> **Exercise directions**:
Every line that contains the word "parts" should be copied.

**** Records shown ****

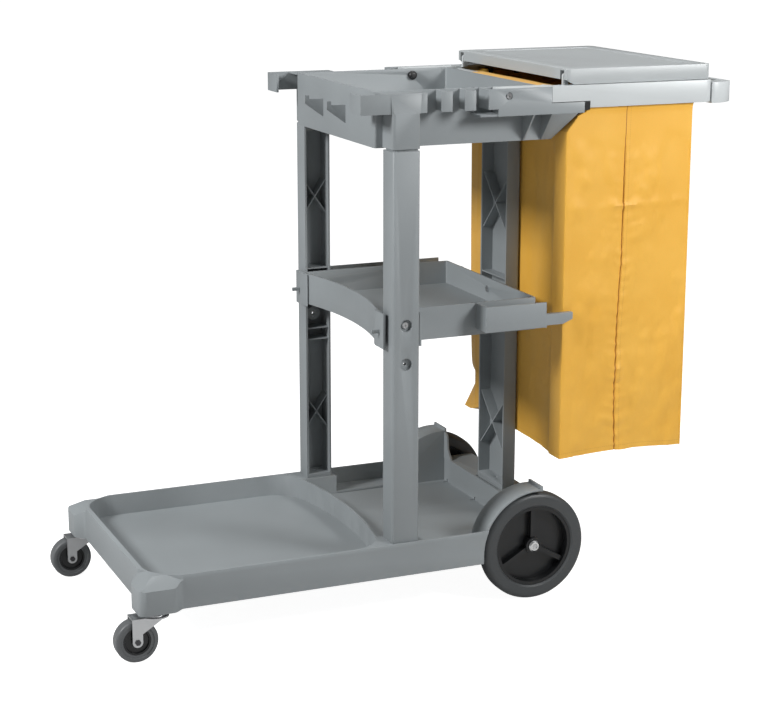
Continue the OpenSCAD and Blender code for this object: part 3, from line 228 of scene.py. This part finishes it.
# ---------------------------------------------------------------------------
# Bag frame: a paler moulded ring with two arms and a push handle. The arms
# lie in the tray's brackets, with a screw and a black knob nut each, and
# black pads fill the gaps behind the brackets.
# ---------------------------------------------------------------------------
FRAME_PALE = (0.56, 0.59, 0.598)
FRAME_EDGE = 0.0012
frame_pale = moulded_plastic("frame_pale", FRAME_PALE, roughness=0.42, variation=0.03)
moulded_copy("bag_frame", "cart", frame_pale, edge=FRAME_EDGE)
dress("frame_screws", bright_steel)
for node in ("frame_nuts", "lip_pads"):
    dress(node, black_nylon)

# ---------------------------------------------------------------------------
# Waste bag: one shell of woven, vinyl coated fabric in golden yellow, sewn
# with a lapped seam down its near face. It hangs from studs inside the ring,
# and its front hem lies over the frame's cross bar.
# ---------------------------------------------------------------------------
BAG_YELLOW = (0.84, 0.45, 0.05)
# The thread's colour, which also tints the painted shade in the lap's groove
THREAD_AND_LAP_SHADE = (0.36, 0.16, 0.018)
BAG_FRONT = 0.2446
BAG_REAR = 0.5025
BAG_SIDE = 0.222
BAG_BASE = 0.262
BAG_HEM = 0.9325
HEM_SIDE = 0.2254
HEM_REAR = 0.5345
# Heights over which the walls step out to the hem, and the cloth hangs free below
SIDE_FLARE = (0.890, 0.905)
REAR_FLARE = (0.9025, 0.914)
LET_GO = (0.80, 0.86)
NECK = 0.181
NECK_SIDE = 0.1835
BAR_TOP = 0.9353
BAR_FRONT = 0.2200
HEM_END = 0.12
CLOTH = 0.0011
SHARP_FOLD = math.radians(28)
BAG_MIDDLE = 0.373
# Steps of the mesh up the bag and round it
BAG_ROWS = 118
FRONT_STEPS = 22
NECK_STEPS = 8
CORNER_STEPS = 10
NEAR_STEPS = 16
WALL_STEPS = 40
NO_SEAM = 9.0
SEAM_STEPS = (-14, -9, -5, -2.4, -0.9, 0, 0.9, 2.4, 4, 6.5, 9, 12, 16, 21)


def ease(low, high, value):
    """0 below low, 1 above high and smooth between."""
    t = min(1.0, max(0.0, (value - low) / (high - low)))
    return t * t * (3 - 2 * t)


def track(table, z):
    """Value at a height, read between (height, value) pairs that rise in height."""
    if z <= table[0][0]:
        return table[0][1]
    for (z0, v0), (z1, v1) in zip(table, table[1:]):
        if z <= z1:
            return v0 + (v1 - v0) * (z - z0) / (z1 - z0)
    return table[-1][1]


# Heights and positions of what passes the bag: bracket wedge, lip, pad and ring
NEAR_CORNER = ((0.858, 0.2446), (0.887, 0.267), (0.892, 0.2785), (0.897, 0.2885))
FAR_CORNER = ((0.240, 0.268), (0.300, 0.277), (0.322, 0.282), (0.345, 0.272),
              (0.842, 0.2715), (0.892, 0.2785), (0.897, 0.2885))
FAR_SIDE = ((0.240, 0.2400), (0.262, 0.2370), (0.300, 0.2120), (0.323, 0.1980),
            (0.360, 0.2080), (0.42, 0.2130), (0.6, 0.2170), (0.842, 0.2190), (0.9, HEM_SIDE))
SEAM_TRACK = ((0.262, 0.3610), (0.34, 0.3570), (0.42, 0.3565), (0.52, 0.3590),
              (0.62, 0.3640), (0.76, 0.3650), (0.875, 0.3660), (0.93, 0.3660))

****
**** Records shown ****

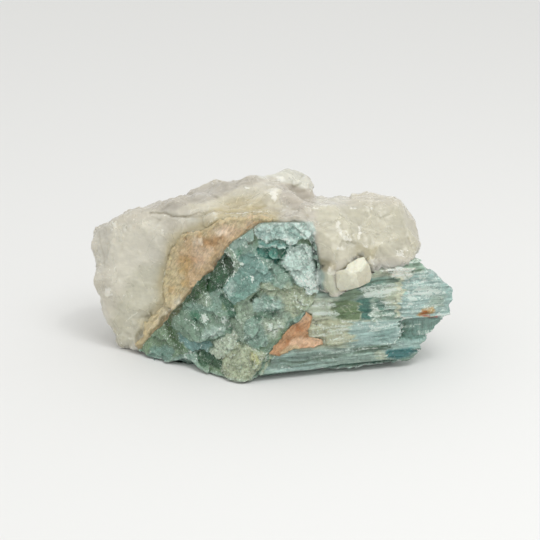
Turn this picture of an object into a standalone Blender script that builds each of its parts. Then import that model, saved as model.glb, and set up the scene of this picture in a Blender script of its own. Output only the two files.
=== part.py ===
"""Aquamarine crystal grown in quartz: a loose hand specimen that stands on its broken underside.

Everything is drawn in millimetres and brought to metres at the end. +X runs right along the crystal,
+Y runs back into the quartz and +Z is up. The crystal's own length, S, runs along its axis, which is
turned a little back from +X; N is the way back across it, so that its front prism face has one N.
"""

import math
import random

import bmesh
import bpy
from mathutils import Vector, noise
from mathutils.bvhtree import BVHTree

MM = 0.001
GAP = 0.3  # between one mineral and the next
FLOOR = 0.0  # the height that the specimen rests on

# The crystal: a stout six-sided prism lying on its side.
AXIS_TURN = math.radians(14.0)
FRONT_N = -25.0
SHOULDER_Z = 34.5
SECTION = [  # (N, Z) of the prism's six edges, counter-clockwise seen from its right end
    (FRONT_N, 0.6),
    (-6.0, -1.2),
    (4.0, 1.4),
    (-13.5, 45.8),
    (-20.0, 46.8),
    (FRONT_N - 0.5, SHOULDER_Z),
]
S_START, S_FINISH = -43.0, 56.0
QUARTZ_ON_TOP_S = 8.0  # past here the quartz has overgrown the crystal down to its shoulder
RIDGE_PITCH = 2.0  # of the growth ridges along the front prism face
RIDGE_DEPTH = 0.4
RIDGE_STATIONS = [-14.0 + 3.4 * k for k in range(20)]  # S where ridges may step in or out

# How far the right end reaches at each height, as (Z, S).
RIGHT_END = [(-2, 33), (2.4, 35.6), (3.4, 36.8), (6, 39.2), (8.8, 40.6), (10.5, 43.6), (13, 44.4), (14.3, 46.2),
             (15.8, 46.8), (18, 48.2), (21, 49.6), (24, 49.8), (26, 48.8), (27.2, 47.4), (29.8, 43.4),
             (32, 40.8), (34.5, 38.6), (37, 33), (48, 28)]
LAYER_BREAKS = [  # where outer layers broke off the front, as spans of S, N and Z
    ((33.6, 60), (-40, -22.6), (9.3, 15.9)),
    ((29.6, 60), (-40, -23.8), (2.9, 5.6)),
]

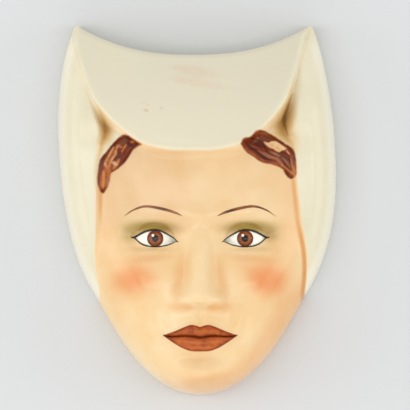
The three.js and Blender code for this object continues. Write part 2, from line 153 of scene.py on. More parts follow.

****
**** Records shown ****

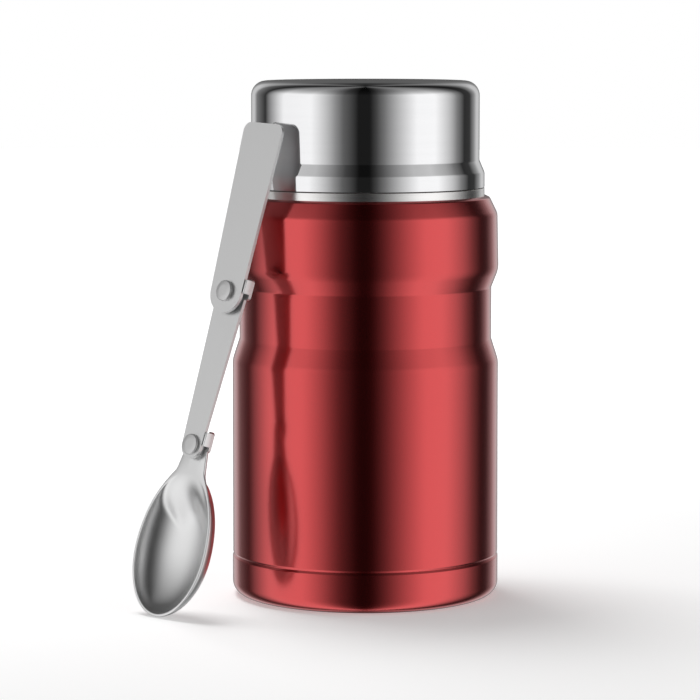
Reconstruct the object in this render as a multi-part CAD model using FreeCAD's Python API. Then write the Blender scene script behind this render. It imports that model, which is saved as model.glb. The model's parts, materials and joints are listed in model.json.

****

> **Solution to this problem**:
Turn this picture of an object into a standalone Blender script that builds each of its parts. Then import that model, saved as model.glb, and set up the scene of this picture in a Blender script of its own. Output only the two files.
The three.js and Blender code for this object continues. Write part 2, from line 153 of scene.py on. More parts follow.
Reconstruct the object in this render as a multi-part CAD model using FreeCAD's Python API. Then write the Blender scene script behind this render. It imports that model, which is saved as model.glb. The model's parts, materials and joints are listed in model.json.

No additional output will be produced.